The site is now a living history museum and has a nationally recognized metal arts and education program. What is most appealing about Sloss today is that it stands almost as it was, stunning in its industrial surfaces, broken glass, machinery, and weathered brick. There is a modern visitor center with historical information on Sloss and the people who ran it and labored there. You can then wander on your own amid the furnaces, engines, machinery, pipes, alleys, and corridors where men, who both hoped and struggled, worked under horrible conditions for long hours to advance the wealth of a few and the industrialization of an entire region.

Colonel James Withers Sloss, one of the founders of Birmingham, formed the Sloss Furnace Company in 1880. The first furnace blast was in April, 1882. Sloss Furnaces, along with long-term construction superintendent, James Pickering Dovel, earned national accolades for innovation through aggressive modernization and expansion. The current museum reflects elements from all the periods of the furnace’s growth.

For many years, Sloss was one of the only places in Birmingham where integration of whites and blacks was possible, though whites were given preferential jobs and higher wages. During the heyday, the company built 48 small houses for black workers and recent immigrants near the downtown furnaces, an area known as “the quarters.”

Because many of the workers were poor and desperate for employment, they would take dangerous risks, work in incredible heat, and stay on the job for long hours without breaks, holidays, or days off. Legend has it that under one foreman, James “Slag” Wormwood, 47 workers died in the early 1900’s which was ten times more than any other shift or foreman. Countless others were wounded so badly they could no longer work. It is said that in 1906 Wormwood slipped at the top of Big Alice, the highest blast furnace, and fell into a pool of melted iron ore. Many suspected that the workers delivered their own justice for years of cruelty, but no workers were ever arrested or brought to trial.

When it closed in 1971, Sloss was donated to the Alabama State Fair Authority for development as a museum of industry. But, this group considered the project impossible and made plans to demolish the furnace and sell the land. A group of Birmingham citizens fought to preserve this historical place and they succeeded.
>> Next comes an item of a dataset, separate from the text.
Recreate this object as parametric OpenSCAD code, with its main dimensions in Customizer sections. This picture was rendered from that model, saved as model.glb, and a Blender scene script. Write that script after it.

The Sloss Furnaces Foundation was formed for the preservation and development of the Sloss Furnaces through education, art, and research.


Some say Sloss is haunted by old Slag and the workers he tortured. It was peaceful the day we were there. The oranges, browns, grays, ochres, and umbers were all muting together in such a lovely manner, it made us feel as if all that remained was the achievement of the furnace’s Magic City men.